> **WORK TO BE COMPLETED**
All lines from the one with "color(knob_wood) translate([0, 0, knob_z])" through the one with "obj.matrix_world = world", and only those, are to be reproduced exactly, both ends included.

## start COLLECTED DATA

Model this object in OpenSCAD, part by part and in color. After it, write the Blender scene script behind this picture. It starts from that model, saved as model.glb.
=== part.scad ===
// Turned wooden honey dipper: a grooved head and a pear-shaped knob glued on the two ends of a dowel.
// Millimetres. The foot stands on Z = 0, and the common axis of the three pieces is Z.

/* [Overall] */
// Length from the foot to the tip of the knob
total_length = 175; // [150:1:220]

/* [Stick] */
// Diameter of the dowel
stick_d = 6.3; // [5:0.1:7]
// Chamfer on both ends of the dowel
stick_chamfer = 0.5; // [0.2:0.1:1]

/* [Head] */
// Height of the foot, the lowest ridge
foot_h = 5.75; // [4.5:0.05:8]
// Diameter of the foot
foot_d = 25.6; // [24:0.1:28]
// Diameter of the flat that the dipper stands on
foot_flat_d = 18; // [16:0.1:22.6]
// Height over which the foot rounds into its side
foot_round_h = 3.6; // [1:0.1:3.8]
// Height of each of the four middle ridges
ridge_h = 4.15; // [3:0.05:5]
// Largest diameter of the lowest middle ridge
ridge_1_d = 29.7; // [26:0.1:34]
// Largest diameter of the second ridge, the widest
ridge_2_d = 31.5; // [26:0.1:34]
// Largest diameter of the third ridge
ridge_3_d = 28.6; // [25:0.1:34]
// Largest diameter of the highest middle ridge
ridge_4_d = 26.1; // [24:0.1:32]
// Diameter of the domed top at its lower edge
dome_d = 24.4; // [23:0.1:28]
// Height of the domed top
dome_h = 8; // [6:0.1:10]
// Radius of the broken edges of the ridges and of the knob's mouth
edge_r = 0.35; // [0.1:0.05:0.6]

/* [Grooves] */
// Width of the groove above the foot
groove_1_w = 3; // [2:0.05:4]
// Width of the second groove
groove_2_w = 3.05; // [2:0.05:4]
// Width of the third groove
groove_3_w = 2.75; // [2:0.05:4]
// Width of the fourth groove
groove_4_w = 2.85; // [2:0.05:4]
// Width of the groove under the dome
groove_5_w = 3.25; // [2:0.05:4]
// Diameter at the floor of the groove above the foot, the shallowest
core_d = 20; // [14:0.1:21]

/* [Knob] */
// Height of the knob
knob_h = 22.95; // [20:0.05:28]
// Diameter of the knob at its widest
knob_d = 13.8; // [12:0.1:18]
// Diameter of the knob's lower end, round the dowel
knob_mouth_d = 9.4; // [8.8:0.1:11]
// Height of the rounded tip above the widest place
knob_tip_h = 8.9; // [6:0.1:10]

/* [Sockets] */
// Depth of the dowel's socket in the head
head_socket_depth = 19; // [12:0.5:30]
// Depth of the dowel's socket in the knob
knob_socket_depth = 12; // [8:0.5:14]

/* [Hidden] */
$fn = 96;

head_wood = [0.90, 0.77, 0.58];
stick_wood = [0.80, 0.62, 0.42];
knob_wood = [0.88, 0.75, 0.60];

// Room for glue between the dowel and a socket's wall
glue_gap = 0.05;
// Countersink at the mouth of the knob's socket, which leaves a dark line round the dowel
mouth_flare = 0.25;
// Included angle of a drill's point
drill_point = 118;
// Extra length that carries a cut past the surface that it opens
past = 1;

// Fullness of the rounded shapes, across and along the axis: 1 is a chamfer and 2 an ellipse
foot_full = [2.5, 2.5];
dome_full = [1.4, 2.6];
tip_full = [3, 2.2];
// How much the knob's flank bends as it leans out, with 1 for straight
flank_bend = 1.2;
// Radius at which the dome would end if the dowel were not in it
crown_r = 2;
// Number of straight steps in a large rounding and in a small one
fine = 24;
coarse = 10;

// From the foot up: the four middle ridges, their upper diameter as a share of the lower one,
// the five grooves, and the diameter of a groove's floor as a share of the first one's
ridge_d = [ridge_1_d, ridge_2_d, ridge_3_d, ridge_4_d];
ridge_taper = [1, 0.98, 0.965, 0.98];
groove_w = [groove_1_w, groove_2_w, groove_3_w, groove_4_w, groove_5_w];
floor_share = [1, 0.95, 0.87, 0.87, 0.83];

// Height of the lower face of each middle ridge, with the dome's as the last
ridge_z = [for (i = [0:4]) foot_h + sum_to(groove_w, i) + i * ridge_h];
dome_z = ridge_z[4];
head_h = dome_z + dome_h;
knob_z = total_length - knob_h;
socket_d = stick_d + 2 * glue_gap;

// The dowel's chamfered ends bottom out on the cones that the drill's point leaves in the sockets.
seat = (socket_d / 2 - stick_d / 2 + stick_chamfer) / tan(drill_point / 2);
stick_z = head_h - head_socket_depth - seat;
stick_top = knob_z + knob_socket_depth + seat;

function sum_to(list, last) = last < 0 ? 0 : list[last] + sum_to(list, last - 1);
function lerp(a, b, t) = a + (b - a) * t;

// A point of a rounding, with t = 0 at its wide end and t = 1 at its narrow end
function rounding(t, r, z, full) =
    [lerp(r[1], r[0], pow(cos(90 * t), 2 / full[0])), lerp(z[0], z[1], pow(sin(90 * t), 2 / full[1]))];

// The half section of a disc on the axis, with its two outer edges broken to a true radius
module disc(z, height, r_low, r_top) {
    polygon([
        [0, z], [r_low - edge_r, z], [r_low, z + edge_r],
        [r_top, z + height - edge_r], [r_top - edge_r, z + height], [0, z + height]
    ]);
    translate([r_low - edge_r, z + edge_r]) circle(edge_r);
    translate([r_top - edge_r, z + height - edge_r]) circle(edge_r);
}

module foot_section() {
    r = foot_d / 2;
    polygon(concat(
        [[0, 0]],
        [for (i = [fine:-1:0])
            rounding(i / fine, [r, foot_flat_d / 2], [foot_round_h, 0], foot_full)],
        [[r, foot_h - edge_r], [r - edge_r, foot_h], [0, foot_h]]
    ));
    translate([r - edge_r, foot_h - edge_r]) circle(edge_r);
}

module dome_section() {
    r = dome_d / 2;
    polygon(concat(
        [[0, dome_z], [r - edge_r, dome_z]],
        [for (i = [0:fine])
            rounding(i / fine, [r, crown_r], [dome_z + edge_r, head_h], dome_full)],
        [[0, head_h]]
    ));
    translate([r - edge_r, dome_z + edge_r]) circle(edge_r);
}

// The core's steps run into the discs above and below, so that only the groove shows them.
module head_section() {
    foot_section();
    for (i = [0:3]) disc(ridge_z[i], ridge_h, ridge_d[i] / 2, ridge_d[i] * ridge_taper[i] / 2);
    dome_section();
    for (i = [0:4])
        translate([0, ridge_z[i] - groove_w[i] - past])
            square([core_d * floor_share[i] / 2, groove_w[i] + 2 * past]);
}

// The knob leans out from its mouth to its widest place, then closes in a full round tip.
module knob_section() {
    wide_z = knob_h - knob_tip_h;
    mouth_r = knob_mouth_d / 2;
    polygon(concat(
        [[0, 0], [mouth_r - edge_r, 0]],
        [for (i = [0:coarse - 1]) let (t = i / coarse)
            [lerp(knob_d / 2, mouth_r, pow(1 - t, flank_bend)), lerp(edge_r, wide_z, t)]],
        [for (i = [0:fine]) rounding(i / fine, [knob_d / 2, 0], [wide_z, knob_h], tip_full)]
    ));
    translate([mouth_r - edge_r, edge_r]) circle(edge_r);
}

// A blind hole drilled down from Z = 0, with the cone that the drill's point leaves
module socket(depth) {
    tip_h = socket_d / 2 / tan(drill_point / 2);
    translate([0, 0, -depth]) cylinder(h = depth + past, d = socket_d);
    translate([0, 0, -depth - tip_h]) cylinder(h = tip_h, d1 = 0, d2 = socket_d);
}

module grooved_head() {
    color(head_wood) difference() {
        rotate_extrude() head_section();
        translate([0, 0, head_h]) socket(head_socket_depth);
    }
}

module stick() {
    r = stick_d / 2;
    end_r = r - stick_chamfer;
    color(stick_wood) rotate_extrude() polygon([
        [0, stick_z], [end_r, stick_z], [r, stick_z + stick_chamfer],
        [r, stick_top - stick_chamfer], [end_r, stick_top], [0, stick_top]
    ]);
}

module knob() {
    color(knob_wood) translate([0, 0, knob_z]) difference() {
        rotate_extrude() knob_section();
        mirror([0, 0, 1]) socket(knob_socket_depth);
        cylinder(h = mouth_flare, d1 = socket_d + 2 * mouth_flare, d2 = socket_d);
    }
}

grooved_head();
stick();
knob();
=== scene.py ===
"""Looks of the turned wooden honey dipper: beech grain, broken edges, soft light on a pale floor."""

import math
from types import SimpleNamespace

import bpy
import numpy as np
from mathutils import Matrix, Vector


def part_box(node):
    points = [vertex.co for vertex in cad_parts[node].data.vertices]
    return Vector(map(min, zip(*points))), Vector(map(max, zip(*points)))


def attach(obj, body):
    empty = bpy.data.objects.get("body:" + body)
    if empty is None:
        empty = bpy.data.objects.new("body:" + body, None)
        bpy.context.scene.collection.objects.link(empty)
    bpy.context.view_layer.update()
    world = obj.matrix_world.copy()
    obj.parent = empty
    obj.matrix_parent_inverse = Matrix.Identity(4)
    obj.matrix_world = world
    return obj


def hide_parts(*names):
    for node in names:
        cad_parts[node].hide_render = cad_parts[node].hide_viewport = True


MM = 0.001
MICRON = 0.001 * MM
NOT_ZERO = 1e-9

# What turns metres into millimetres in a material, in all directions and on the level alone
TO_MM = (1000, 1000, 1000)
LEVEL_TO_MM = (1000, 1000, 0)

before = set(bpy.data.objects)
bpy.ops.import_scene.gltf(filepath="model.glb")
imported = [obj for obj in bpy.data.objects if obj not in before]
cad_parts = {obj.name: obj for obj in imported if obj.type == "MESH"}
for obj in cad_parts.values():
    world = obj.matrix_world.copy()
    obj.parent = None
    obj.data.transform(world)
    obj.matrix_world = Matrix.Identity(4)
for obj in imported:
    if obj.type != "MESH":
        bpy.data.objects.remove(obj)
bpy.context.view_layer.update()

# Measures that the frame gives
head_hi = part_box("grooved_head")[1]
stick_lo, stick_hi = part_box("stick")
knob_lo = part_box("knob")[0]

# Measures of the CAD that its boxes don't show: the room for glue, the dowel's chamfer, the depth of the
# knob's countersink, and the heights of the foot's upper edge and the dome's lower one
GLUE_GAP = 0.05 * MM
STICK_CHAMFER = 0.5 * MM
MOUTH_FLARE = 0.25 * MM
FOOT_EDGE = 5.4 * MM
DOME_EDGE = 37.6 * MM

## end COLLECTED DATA

> **CORRECT ANSWER**
    color(knob_wood) translate([0, 0, knob_z]) difference() {
        rotate_extrude() knob_section();
        mirror([0, 0, 1]) socket(knob_socket_depth);
        cylinder(h = mouth_flare, d1 = socket_d + 2 * mouth_flare, d2 = socket_d);
    }
}

grooved_head();
stick();
knob();
=== scene.py ===
"""Looks of the turned wooden honey dipper: beech grain, broken edges, soft light on a pale floor."""

import math
from types import SimpleNamespace

import bpy
import numpy as np
from mathutils import Matrix, Vector


def part_box(node):
    points = [vertex.co for vertex in cad_parts[node].data.vertices]
    return Vector(map(min, zip(*points))), Vector(map(max, zip(*points)))


def attach(obj, body):
    empty = bpy.data.objects.get("body:" + body)
    if empty is None:
        empty = bpy.data.objects.new("body:" + body, None)
        bpy.context.scene.collection.objects.link(empty)
    bpy.context.view_layer.update()
    world = obj.matrix_world.copy()
    obj.parent = empty
    obj.matrix_parent_inverse = Matrix.Identity(4)
    obj.matrix_world = world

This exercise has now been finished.